Return the count of lines that mention "inner", with no other words.
start Material shown
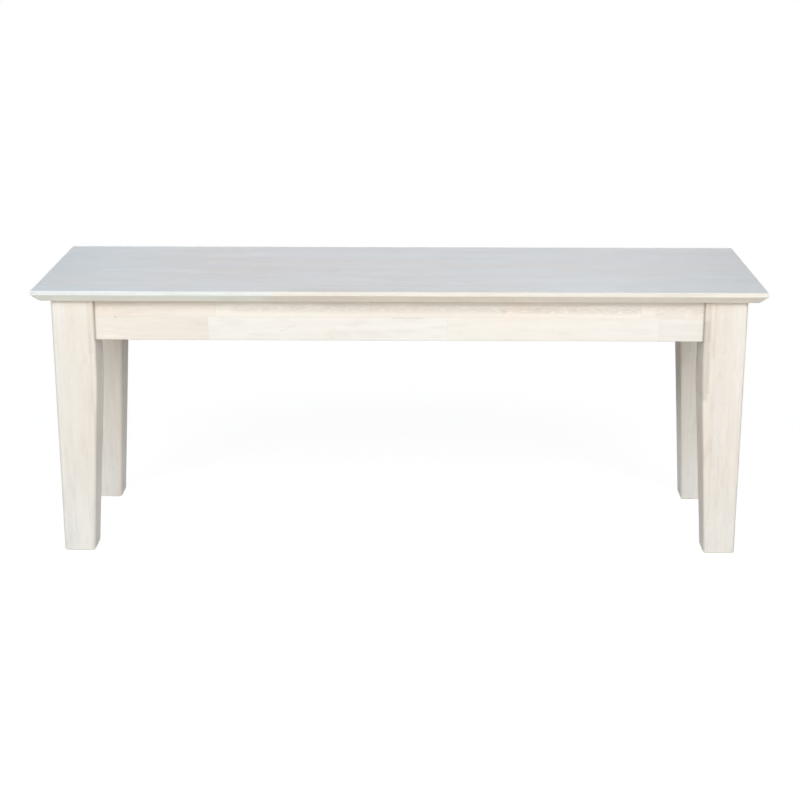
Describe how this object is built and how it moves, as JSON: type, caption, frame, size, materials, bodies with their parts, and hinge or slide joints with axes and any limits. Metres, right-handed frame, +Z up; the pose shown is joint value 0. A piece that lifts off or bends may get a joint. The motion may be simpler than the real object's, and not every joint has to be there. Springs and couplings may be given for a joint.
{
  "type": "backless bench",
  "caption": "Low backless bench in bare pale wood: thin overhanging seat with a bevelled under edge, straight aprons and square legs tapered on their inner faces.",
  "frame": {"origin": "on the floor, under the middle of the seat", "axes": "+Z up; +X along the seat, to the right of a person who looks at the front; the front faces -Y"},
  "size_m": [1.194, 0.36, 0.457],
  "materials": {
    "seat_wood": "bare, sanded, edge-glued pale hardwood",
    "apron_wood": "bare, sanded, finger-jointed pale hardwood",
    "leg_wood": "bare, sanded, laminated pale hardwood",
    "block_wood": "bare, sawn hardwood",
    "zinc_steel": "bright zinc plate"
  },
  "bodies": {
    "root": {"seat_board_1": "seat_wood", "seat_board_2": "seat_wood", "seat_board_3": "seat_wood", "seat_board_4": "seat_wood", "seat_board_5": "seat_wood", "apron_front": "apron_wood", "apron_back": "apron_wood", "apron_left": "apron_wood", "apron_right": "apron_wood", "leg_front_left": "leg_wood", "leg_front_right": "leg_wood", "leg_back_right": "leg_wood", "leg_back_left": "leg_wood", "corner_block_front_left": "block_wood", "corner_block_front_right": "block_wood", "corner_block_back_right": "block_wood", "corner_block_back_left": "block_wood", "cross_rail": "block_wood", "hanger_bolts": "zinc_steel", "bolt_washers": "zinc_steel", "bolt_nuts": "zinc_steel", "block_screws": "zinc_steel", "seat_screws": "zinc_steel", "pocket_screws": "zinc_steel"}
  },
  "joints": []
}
end Material shown
start Material shown
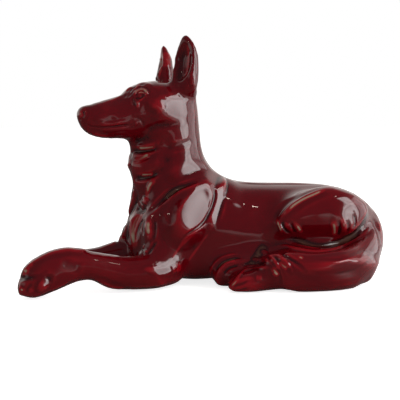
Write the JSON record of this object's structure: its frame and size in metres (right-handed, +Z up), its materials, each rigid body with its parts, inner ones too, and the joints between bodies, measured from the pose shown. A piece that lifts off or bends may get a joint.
end Material shown
• [Reply to the task]
2